Class itself has been interesting. We walk about 15 to 20 minutes to school everyday though a muddy street, past a cemetery, car repair shop, children screaming "tubab, tubab," donkeys, sheep, goats and even vultures. It looks as if we will have at least 5-10 other Gambians in our classes, though hopefully more will show up on Monday. I assume there are many things we'll have to get used to, beyond just the accents of our professors, but I'm thrilled about the idea of the different perspectives we'll be exposed to. Preparing for the semester and discussing coming work during class, one thing that struck me was the effort people have to put into to getting resources and books. We have many books that we bought online, but the Gambian students do not have that option. If (and that is an if) things were planned correctly, there might be one copy of a book or packet available in the university library (the size of one small room) that all students must share and cannot take out of the library. Long walks, coordination, and lots of photo-copying accompanies each reading. And even getting that one copy is a hassle. One professor is even having to travel to a different country over the weekend to get one copy of a book. In general, knowledge, or at least the idea of it and what it can facilitate, is much more passionately valued here by the students and teachers. There is not a college in every town, books do not come packed up for you at the on-campus bookstore. Most of the students have what we might consider non-traditional backgrounds for students, many have entered the workforce and come back to education. They also have a much more definite, often lofty goals for what they will do with their education. Much more is riding on their education, and in a country with only one university, where almost half the students do not pass the exam at the end of secondary school that allows them entrance into higher education, if you are one of the people going to college, you take it seriously, or at least talk about it like you do. It should be interesting to get to know some of them better.
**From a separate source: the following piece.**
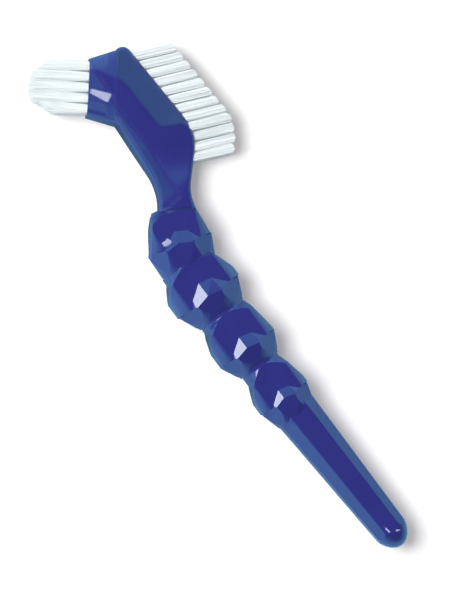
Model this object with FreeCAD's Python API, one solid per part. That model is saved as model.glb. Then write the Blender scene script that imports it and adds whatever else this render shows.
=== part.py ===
"""Denture brush: one moulded handle with a beaded grip, a long and a small field of bristle tufts."""

import FreeCAD
import Part
import os
from math import atan, cos, degrees, pi, radians, sin, tan

V = FreeCAD.Vector
X_AXIS = V(1, 0, 0)
Y_AXIS = V(0, 1, 0)
Z_AXIS = V(0, 0, 1)

# Drawing frame: +X runs from the tail's tip towards the head, +Y to the side of the small field,
# +Z out of the parting plane, which halves the handle at Z = 0. All lengths are in millimetres.

# Tail: an octagonal bar that tapers to a domed tip
TAIL_LENGTH = 54.0
TAIL_TOP_AT = 54.0
TAIL_SHIFT = 0.2
TAIL_TIP_WIDTH = 10.1
TAIL_TIP_FLAT = 4.8
TAIL_TOP_WIDTH = 13.7
TAIL_TOP_FLAT = 6.4
TAIL_EDGE_RADIUS = 0.9
TIP_DOME_LENGTH = 9.6
TIP_DOME_RADIUS = 6.1
TIP_SETBACK = 1.0

# Grip: four beads in a row, counted from the head, with waists between them
CHAIN_BEND = -1.9
CHAIN_START = 52.0
CHAIN_SHIFT = 0.65
ROOT_AT = 50.0
ROOT_RADIUS = 6.6
WAIST_43_AT = 70.1
WAIST_43_RADIUS = 7.15
WAIST_32_AT = 89.8
WAIST_32_RADIUS = 8.3
WAIST_21_AT = 109.2
WAIST_21_RADIUS = 8.9
BEAD_1_ROOT_AT = 106.0
BEAD_1_ROOT_RADIUS = 8.6
BEAD_1_NOSE_AT = 127.0
BEAD_1_NOSE_RADIUS = 4.8
BEAD_1_AT = 113.0
BEAD_1_SHIFT = -3.4
BEAD_1_BEND = -17.0

# Each bead: radius over the belt's ridges, radius of its body, crest and shoulder, reach of its
# level side flats, and where and how deep its side flats fall towards the head
BEAD_4_RADIUS = 8.9
BEAD_4_BODY = 9.4
BEAD_4_CREST = 57.4
BEAD_4_SHOULDER = 66.0
BEAD_4_SIDE = 8.55
BEAD_4_FALL_AT = 65.8
BEAD_4_FALL_REACH = 6.65
BEAD_4_FALL = 20.0
BEAD_3_RADIUS = 10.6
BEAD_3_BODY = 10.8
BEAD_3_CREST = 76.6
BEAD_3_SHOULDER = 86.5
BEAD_3_SIDE = 9.8
BEAD_3_FALL_AT = 87.2
BEAD_3_FALL_REACH = 7.8
BEAD_3_FALL = 16.0
BEAD_2_RADIUS = 11.6
BEAD_2_BODY = 11.9
BEAD_2_CREST = 96.6
BEAD_2_SHOULDER = 106.0
BEAD_2_SIDE = 11.4
BEAD_2_FALL_AT = 106.0
BEAD_2_FALL_REACH = 8.4
BEAD_2_FALL = 30.0
BEAD_1_RADIUS = 10.8
BEAD_1_BODY = 11.0
BEAD_1_CREST = 114.6
BEAD_1_SHOULDER = 122.8
BEAD_1_SIDE = 10.7
BEAD_1_FALL_AT = 118.0
BEAD_1_FALL_REACH = 8.8
BEAD_1_FALL = 16.3
WAIST_REST = 0.5
CREST_LEAD = 1.2
TURN_ROUNDING = 0.8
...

All in all, it was a good first week of classes...more beach trips, market trips, and exploring local bars and restaurants. Especially interesting was a trip to a local artist's house for tye-dying, which just happened to be a reconstructed African village. The entire place was a work of art, there is no other way to describe it. A mixture of traditional and modern art was everywhere, hanging from the trees, painted on the mud-wall huts, but in general everything had its own unique touch of beauty, even the natural beauty of the exotic, colorful flowers, trees and grasses were often enhanced with little artistic touches. The Gambian art community (outside of more touristy crafts) is apparently fairly small, being a small, developing country, but what we have seen so far of it - batik artists, drummers and musicians - has been an intensely original, passionate mix of Gambian tradition and personal style.